**** INFORMATION PROVIDED

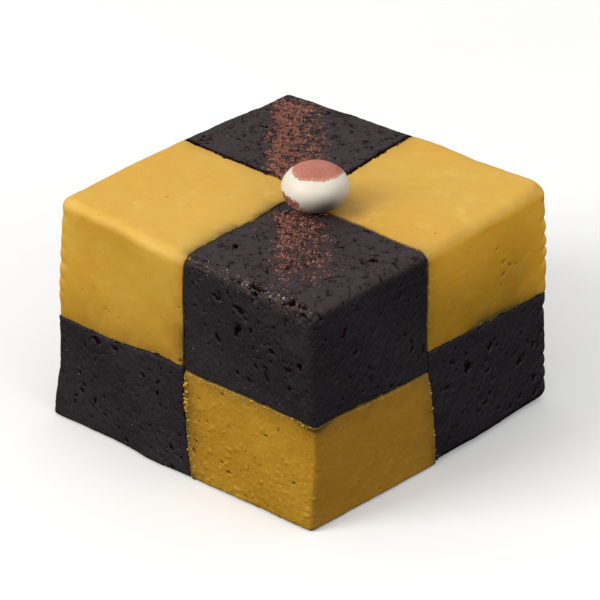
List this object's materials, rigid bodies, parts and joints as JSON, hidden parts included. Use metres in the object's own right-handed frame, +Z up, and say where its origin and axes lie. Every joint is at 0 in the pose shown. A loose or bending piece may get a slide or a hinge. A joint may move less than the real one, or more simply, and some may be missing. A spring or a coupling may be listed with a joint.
{
  "type": "chequered mango katli sweet",
  "caption": "Chequered square sweet of soft mango and dark chocolate blocks, with one white sugar pearl and a stripe of cocoa on top.",
  "frame": {"origin": "on the ground under the middle of the sweet", "axes": "+Z up; the picture shows the -Y side on its left and the +X side on its right"},
  "size_m": [0.0313, 0.0324, 0.0251],
  "materials": {
    "mango": "smooth soft paste with a faint waxy sheen",
    "dark_chocolate": "dense dark paste with small pits and a dull sheen",
    "white_sugar": "polished sugar shell"
  },
  "bodies": {
    "root": {"mango_upper_left": "mango", "dark_upper_front": "dark_chocolate", "dark_upper_back": "dark_chocolate", "mango_upper_right": "mango", "dark_lower_left": "dark_chocolate", "mango_lower_front": "mango", "mango_lower_back": "mango", "dark_lower_right": "dark_chocolate", "pearl": "white_sugar"}
  },
  "joints": []
}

********

WHAT YOU WILL DO: Write out the whole listing again. Match it word for word.

COMPLETE RESPONSE:
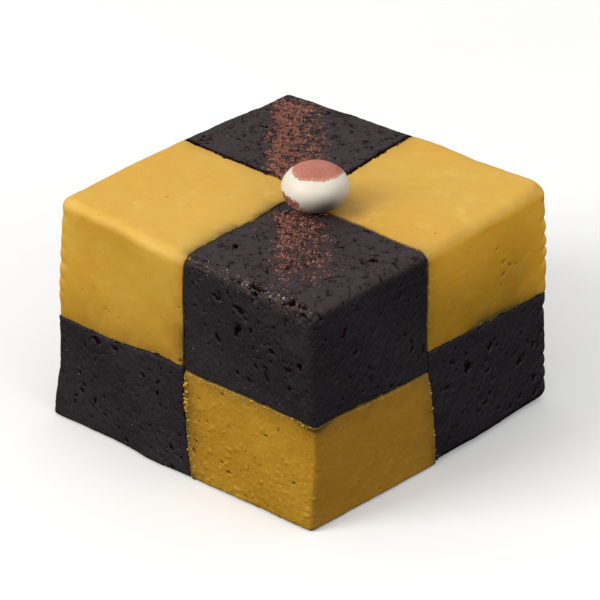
List this object's materials, rigid bodies, parts and joints as JSON, hidden parts included. Use metres in the object's own right-handed frame, +Z up, and say where its origin and axes lie. Every joint is at 0 in the pose shown. A loose or bending piece may get a slide or a hinge. A joint may move less than the real one, or more simply, and some may be missing. A spring or a coupling may be listed with a joint.
{
  "type": "chequered mango katli sweet",
  "caption": "Chequered square sweet of soft mango and dark chocolate blocks, with one white sugar pearl and a stripe of cocoa on top.",
  "frame": {"origin": "on the ground under the middle of the sweet", "axes": "+Z up; the picture shows the -Y side on its left and the +X side on its right"},
  "size_m": [0.0313, 0.0324, 0.0251],
  "materials": {
    "mango": "smooth soft paste with a faint waxy sheen",
    "dark_chocolate": "dense dark paste with small pits and a dull sheen",
    "white_sugar": "polished sugar shell"
  },
  "bodies": {
    "root": {"mango_upper_left": "mango", "dark_upper_front": "dark_chocolate", "dark_upper_back": "dark_chocolate", "mango_upper_right": "mango", "dark_lower_left": "dark_chocolate", "mango_lower_front": "mango", "mango_lower_back": "mango", "dark_lower_right": "dark_chocolate", "pearl": "white_sugar"}
  },
  "joints": []
}